▶ [WHAT YOU SHOULD DO]:
Extract, word for word, every line from the one containing "The build123d and" through the one containing "keep(bar, bar_name)", with both end lines kept.

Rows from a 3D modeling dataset
%%

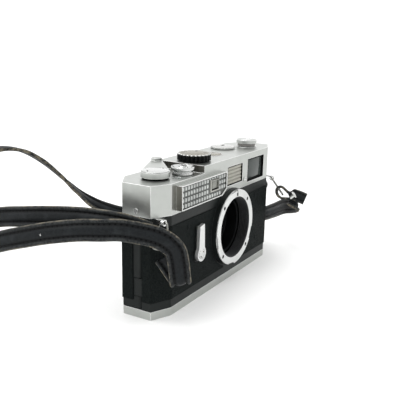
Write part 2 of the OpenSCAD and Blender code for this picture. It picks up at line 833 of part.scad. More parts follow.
far_route = [
    [[69, -30, 41], [0.5, 0.3, 0.8]],
    [[71, -33.5, 37.5], [0.4, 0.5, 0.9]],
    [[77, -28, 34], [0, 0.1, 1]],
    [[83, -20, 31], up],
    [[99, -5, 22], up],
    [[114, 12, 13], up],
    [[120, 35, 7], up],
    [[108, 68, 5.6], up],
    [[88, 96, 5.6], up],
    [[64, 113, 9], [0.2, 0.3, 1]],
    [[47, 127, 19], [0.3, 0.7, 0.8]],
    [[34, 135, 32], [0.3, 0.9, 0.5]],
    [[23, 141, 45], [0.3, 1, 0.2]],
    [[11, 147, 57], [0.3, 1, 0]],
    [[-2, 153, 65], [0.2, 1, 0]],
    [[-20, 158, 67], [0, 1, 0]],
    [[-40, 156, 60], [-0.3, 1, 0]],
    [[-58, 143, 44], [-0.5, 1, 0.2]],
    [[-75, 122, 22], [-0.5, 0.7, 0.8]],
    [[-92, 106, 8], [0, 0.2, 1]],
    [[-112, 101, 5.6], up],
    [[-126, 99.5, 5.6], up]];
coil_at = [-140, 150];
coil_inner = 43;
coil_outer = 54;
coil_h = 11;

module strap_near() {
    strap_sweep(near_route);
}

module strap_tail() {
    strap_sweep(tail_route);
}

module strap_far() {
    strap_sweep(far_route);
}

module strap_coil() {
    color("#1d1e1f") translate([coil_at[0], coil_at[1], 0]) difference() {
        cylinder(r = coil_outer, h = coil_h);
        translate([0, 0, -1]) cylinder(r = coil_inner, h = coil_h + 2);
        translate([-coil_outer - 1, -4, -1]) cube([coil_outer - coil_inner + 4, 8, coil_h + 2]);
    }
}

// Tie round the coil, in the gap left for it
module strap_tie() {
    color("#2e3032") translate([coil_at[0] - (coil_inner + coil_outer) / 2, coil_at[1], 0])
        box([-6.5, 6.5], [-3.8, 3.8], [0, coil_h + 0.8]);
}

module strap_tongue() {
    color("#1d1e1f") strap_sweep([
        [[67.8, -27.7, 45.7], [0.9, 0.3, -0.26]],
        [[68.3, -32.5, 44.4], [0.9, 0.2, 0.1]],
        [[69.3, -37.2, 42.4], [0.7, 0.1, 0.6]],
        [[70.3, -42, 40.8], [0.5, 0, 0.85]]]);
}

module strap_rivet() {
    color("#e8eae7") translate([68.2, -33, 44.2]) sphere(r = 2.6);
}

body_casting();
base_plate();
tripod_bush();
base_key();
base_key_wing();
top_cover();
cell_housing();
cell_grid();
rangefinder_window();
finder_window();
frame_light_window();
finder_block();
eyepiece();
lens_mount();
mount_screws();
throat_baffle();
rf_arm();
timer_base();
timer_lever();
wind_lever();
wind_cap();
counter_disc();
counter_window();
release_collar();
release_button();
speed_dial();
meter_scale();
meter_window();
meter_needle();
frame_dial();
rewind_sleeve();
rewind_knob();
rewind_crank();
lug_left();
lug_right();
ring_left();
ring_right();
back_door();
hinge_pin();
door_leather();
pressure_plate();
plate_springs();
door_latch();
front_leather_left();
front_leather_right();
film_gate();
shutter_curtain();
curtain_drum();
take_up_spool();
sprocket();
sync_socket();
meter_switch();
cover_screws();
strap_near();
strap_tail();
strap_far();
strap_coil();
strap_tie();
strap_tongue();
strap_rivet();
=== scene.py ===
import json
import math

import bmesh
import bpy
from mathutils import Matrix, Vector, noise


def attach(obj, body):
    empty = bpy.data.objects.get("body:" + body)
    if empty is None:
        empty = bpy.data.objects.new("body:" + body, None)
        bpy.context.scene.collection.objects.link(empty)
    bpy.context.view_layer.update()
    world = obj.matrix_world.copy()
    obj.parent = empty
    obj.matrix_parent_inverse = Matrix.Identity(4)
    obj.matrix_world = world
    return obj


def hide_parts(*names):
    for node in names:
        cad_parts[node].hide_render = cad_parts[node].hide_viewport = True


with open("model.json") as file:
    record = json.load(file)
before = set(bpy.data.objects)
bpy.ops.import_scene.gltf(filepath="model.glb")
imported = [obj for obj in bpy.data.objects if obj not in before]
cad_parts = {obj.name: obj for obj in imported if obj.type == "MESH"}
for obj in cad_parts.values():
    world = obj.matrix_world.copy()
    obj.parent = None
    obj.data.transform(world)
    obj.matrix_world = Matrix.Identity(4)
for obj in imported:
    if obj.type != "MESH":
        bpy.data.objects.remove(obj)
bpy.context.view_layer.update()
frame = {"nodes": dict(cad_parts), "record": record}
MM = 0.001


# ---------------------------------------------------------------- camera
cam_data = bpy.data.cameras.new("camera")
cam_data.lens = 51.32
cam_data.sensor_width = 36
cam_data.clip_start = 0.01
camera = bpy.data.objects.new("camera", cam_data)
bpy.context.scene.collection.objects.link(camera)
RIGHT = Vector((0.49765, -0.86701, 0.02530))
UP = Vector((0.21047, 0.14900, 0.96618))
FORWARD = Vector((0.84146, 0.47549, -0.25663))
camera.matrix_world = Matrix((
    (RIGHT.x, UP.x, -FORWARD.x, -0.304547),
    (RIGHT.y, UP.y, -FORWARD.y, -0.175735),
    (RIGHT.z, UP.z, -FORWARD.z, 0.138084),
    (0, 0, 0, 1)))
bpy.context.scene.camera = camera


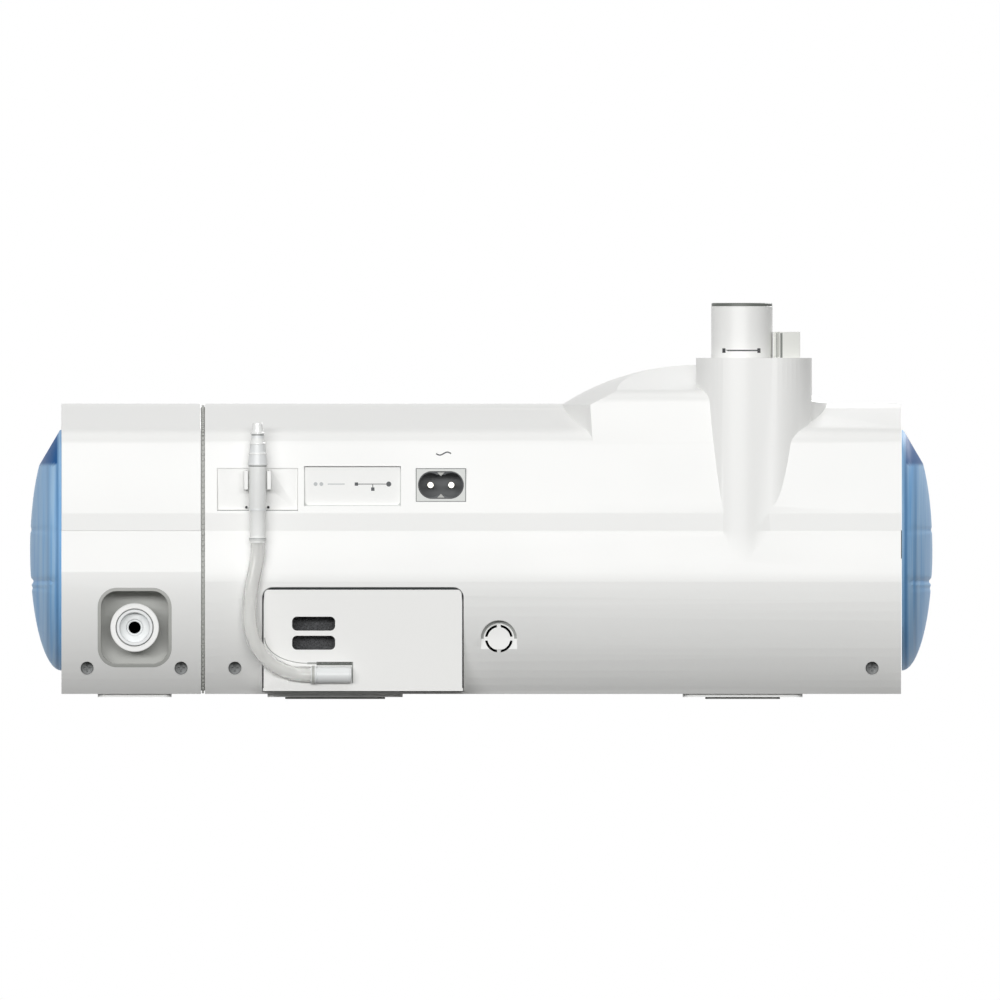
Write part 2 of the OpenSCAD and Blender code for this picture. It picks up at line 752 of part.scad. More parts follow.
// Ribs in the cover that hold the filters' edges
filter_x0 = bay_x0 + 2.5;
filter_x1 = bay_x1 - 2.5;
filter_z0 = bay_z0 + 2.5;
filter_z1 = bay_z1 - 2.5;
filter_y1 = rear_y - 13.4;
module cover_ribs() {
    for (x = [filter_x0 - 1.6, filter_x1])
        block(x, x + 1.6, filter_y1 - coarse_t - fine_t, rear_y, filter_z0, filter_z1);
}
module coarse_filter()
    color("#6c7276") block(filter_x0, filter_x1, filter_y1 - coarse_t, filter_y1, filter_z0, filter_z1);
module fine_filter()
    color("#e9ebe9") block(filter_x0, filter_x1, filter_y1 - coarse_t - fine_t, filter_y1 - coarse_t,
        filter_z0, filter_z1);

// Filter bay: the box in the housing behind the filters, with a round way to the blower
bay_y0 = filter_y1 - coarse_t - fine_t - 10;
bay_flange = 6;
bay_flange_l = cover_x0 - vent_x - vent_boss_r - 0.5;
intake_x = cover_x;
intake_z = 24.6;
module filter_bay() {
    color(pale) difference() {
        union() {
            intersection() {
                block(bay_x0 - bay_wall, bay_x1 + bay_wall, bay_y0, rear_y, bay_z0 - bay_wall,
                    bay_z1 + bay_wall);
                along_x(cover_x0, cover_x1) lower_outline(cover_wall + 1.5);
            }
            intersection() {
                block(cover_x0 - bay_flange_l, cover_x1 + bay_flange,
                    cover_low_y - cover_depth - 2, rear_y,
                    cover_z0 + 2, cover_z1 + 4);
                difference() {
                    along_x(cover_x0 - 6, cover_x1 + 6) lower_outline(wall + 0.1);
                    along_x(cover_x0 - 7, cover_x1 + 7) lower_outline(skirt_depth + 2.5);
                    difference() {
                        along_x(cover_x0 - 2, cover_x1 + 2) square(200, center = true);
                        along_x(cover_x0 - 3, cover_x1 + 3) lower_outline(skirt_depth + 0.5);
                    }
                }
            }
        }
        block(bay_x0, bay_x1, bay_y0 + bay_wall, rear_y + 5, bay_z0, bay_z1);
        rod_y(intake_x, intake_z, duct_r - duct_wall, bay_y0 - 1, bay_y0 + bay_wall + 1);
    }
}

// Outlet tube: a 22 mm socket with a thin lip and a keyed base
lip_h = 2.1;
module outlet_tube() {
    color(pale) difference() {
        union() {
            rod_z(outlet_x, tower_y, outlet_r, sleeve_z, outlet_z - lip_h);
            rod_z(outlet_x, tower_y, outlet_r - 0.9, outlet_z - lip_h - eps, outlet_z);
        }
        rod_z(outlet_x, tower_y, socket_r, outlet_z - 24, outlet_z + 1);
        rod_z(outlet_x, tower_y, socket_r - 1.7, sleeve_z - 1, outlet_z);
        block(outlet_x - 7.5, outlet_x + 7.9, tower_y + outlet_r - 0.8, tower_y + outlet_r + 1,
            tower_z + 0.4, tower_z + 4.1);
    }
}
module outlet_seal() {
    color(dark) difference() {
        rod_z(outlet_x, tower_y, outlet_r + move_gap, sleeve_z - 4, sleeve_z - 0.4);
        rod_z(outlet_x, tower_y, socket_r - 1.7, sleeve_z - 5, sleeve_z);
    }
}
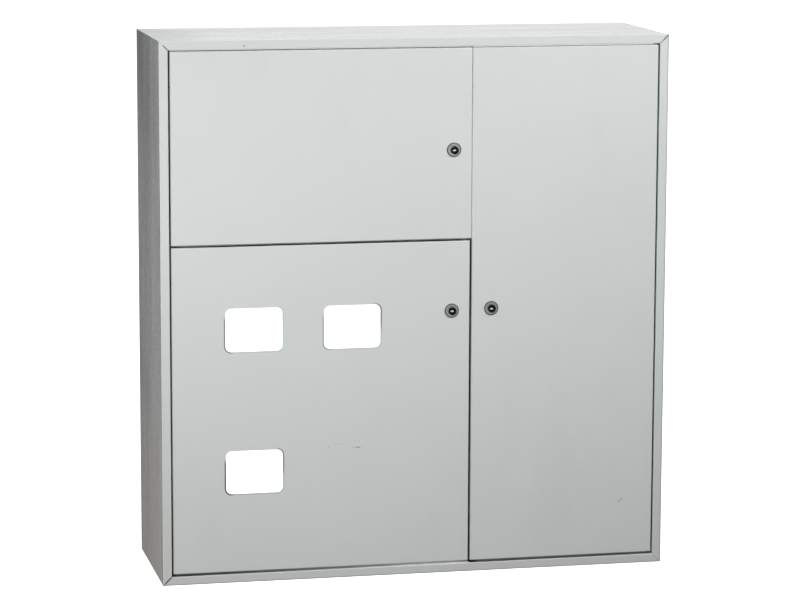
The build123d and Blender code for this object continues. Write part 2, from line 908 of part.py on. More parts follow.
# Neutral and earth bars: drilled brass bars on insulating supports on the divider shelf
bar_left = bay_left + bar_start_from_left
bar_bottom = divider_top + support_height - support_groove
bar_top = bar_bottom + bar_height
terminal_xs = [
    bar_left + bar_end_margin + index * (bar_length - 2 * bar_end_margin) / (bar_terminals - 1)
    for index in range(bar_terminals)
]
support_xs = (
    bar_left + support_end_margin + support_length / 2,
    bar_left + bar_length - support_end_margin - support_length / 2,
)
for bar_name, bar_depth in zip(("neutral_bar", "earth_bar"), bar_depths):
    with BuildPart() as bar:
        with BuildSketch(face_plane(bar_depth - bar_thickness / 2)):
            with Locations((bar_left, bar_bottom)):
                Rectangle(bar_length, bar_height, align=(Align.MIN, Align.MIN))
            with Locations(*[(x, bar_bottom + bar_hole_level) for x in terminal_xs]):
                Circle(bar_hole_radius, mode=Mode.SUBTRACT)
        extrude(amount=-bar_thickness)
        with BuildSketch(Plane.XY.offset(bar_top)):
            with Locations(*[(x, depth_y(bar_depth)) for x in terminal_xs]):
                Circle(bar_screw_radius + screw_fit)
        extrude(amount=-bar_screw_hole_depth, mode=Mode.SUBTRACT)
    keep(bar, bar_name)

with BuildPart() as terminal_screws:
    with BuildSketch(Plane.XY.offset(bar_top + bar_screw_proud - bar_screw_head_height)):
        with Locations(*[(x, depth_y(y)) for x in terminal_xs for y in bar_depths]):
            Circle(bar_screw_head)
    extrude(amount=bar_screw_head_height)
    with BuildSketch(Plane.XY.offset(bar_top + bar_screw_proud)):
        with Locations(*[(x, depth_y(y)) for x in terminal_xs for y in bar_depths]):
            Rectangle(2 * bar_screw_head, screw_slot_width)
    extrude(amount=-screw_slot_depth, mode=Mode.SUBTRACT)
    with BuildSketch(Plane.XY.offset(bar_top + bar_screw_proud - bar_screw_head_height)):
        with Locations(*[(x, depth_y(y)) for x in terminal_xs for y in bar_depths]):
            Circle(bar_screw_radius)
    extrude(amount=-(bar_screw_reach + bar_screw_proud - bar_screw_head_height))
keep(terminal_screws, "terminal_screws")

with BuildPart() as supports:
    with BuildSketch(Plane.XY.offset(divider_top)):
        with Locations(*[(x, depth_y(y)) for x in support_xs for y in bar_depths]):
            RectangleRounded(support_length, support_width, support_corner)
    extrude(amount=support_height)
    with BuildSketch(Plane.XY.offset(divider_top + support_height)):
        with Locations(*[(bay_middle, depth_y(y)) for y in bar_depths]):
            Rectangle(bay_right - bay_left, bar_thickness + 2 * screw_fit)
    extrude(amount=-support_groove, mode=Mode.SUBTRACT)
keep(supports, "bar_supports")

# Box earth stud on the left wall: a nut against the wall, two washers with room for the
# wire lugs between them, and a nut that clamps them
stud_place = (depth_y(stud_depth_place), stud_height_place)
with BuildPart() as stud:
    with BuildSketch(Plane.YZ.offset(bay_left)):
        with Locations(stud_place):
            Circle(stud_radius)
    extrude(amount=stud_length)
keep(stud, "earth_stud")

first_washer = stud_nut_thickness
second_washer = first_washer + stud_washer_thickness + stud_lug_room
second_nut = second_washer + stud_washer_thickness
with BuildPart() as stud_nuts:
    for start in (0, second_nut):
        with BuildSketch(Plane.YZ.offset(bay_left + start)):
            with Locations(stud_place):
                RegularPolygon(stud_nut_flats / 2, 6, major_radius=False)
                Circle(stud_radius + screw_fit, mode=Mode.SUBTRACT)
        extrude(amount=stud_nut_thickness)
keep(stud_nuts, "earth_stud_nuts")

with BuildPart() as stud_washers:
    for start in (first_washer, second_washer):
        with BuildSketch(Plane.YZ.offset(bay_left + start)):
            with Locations(stud_place):
                Circle(stud_washer_radius)
                Circle(stud_radius + stud_washer_fit, mode=Mode.SUBTRACT)
        extrude(amount=stud_washer_thickness)
keep(stud_washers, "earth_stud_washers")
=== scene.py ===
"""Floor distribution board: the finishes of its sheet metal, its turned and threaded small
parts, and the studio that it stands in.

Places are in metres in the board's own frame: X to the right, Y into the board, Z up,
with the origin in the middle of the footprint. Colours are linear red, green and blue.
"""

import logging
import math
from dataclasses import dataclass
from enum import Enum
from typing import Any, Callable, Optional, Sequence, Union

import bmesh
import bpy
import numpy as np
from mathutils import Matrix, Vector

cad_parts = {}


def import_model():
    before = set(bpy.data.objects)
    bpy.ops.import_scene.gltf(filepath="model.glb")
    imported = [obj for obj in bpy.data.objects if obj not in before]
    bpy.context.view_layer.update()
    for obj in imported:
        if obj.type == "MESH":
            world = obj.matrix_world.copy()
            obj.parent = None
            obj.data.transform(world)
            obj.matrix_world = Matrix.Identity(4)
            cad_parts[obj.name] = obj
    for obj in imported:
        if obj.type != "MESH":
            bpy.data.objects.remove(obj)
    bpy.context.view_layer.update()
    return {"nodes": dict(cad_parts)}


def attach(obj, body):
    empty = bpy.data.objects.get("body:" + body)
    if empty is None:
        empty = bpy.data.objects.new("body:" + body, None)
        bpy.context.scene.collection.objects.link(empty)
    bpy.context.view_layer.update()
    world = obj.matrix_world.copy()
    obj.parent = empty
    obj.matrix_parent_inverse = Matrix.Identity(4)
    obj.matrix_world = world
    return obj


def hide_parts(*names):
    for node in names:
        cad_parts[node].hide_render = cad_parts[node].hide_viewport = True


log = logging.getLogger("board")

Vec3 = tuple[float, float, float]
Rgb = tuple[float, float, float]
Pair = tuple[float, float]
Steps = tuple[float, ...]
Number = Union[int, float, "Value"]
Patch = tuple[np.ndarray, np.ndarray]
Rule = Callable[[np.ndarray, np.ndarray, np.ndarray], np.ndarray]
Socket = bpy.types.NodeSocket
Material = bpy.types.Material
Piece = bpy.types.Object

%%

▶ [RESULT BELOW]:
The build123d and Blender code for this object continues. Write part 2, from line 908 of part.py on. More parts follow.
# Neutral and earth bars: drilled brass bars on insulating supports on the divider shelf
bar_left = bay_left + bar_start_from_left
bar_bottom = divider_top + support_height - support_groove
bar_top = bar_bottom + bar_height
terminal_xs = [
    bar_left + bar_end_margin + index * (bar_length - 2 * bar_end_margin) / (bar_terminals - 1)
    for index in range(bar_terminals)
]
support_xs = (
    bar_left + support_end_margin + support_length / 2,
    bar_left + bar_length - support_end_margin - support_length / 2,
)
for bar_name, bar_depth in zip(("neutral_bar", "earth_bar"), bar_depths):
    with BuildPart() as bar:
        with BuildSketch(face_plane(bar_depth - bar_thickness / 2)):
            with Locations((bar_left, bar_bottom)):
                Rectangle(bar_length, bar_height, align=(Align.MIN, Align.MIN))
            with Locations(*[(x, bar_bottom + bar_hole_level) for x in terminal_xs]):
                Circle(bar_hole_radius, mode=Mode.SUBTRACT)
        extrude(amount=-bar_thickness)
        with BuildSketch(Plane.XY.offset(bar_top)):
            with Locations(*[(x, depth_y(bar_depth)) for x in terminal_xs]):
                Circle(bar_screw_radius + screw_fit)
        extrude(amount=-bar_screw_hole_depth, mode=Mode.SUBTRACT)
    keep(bar, bar_name)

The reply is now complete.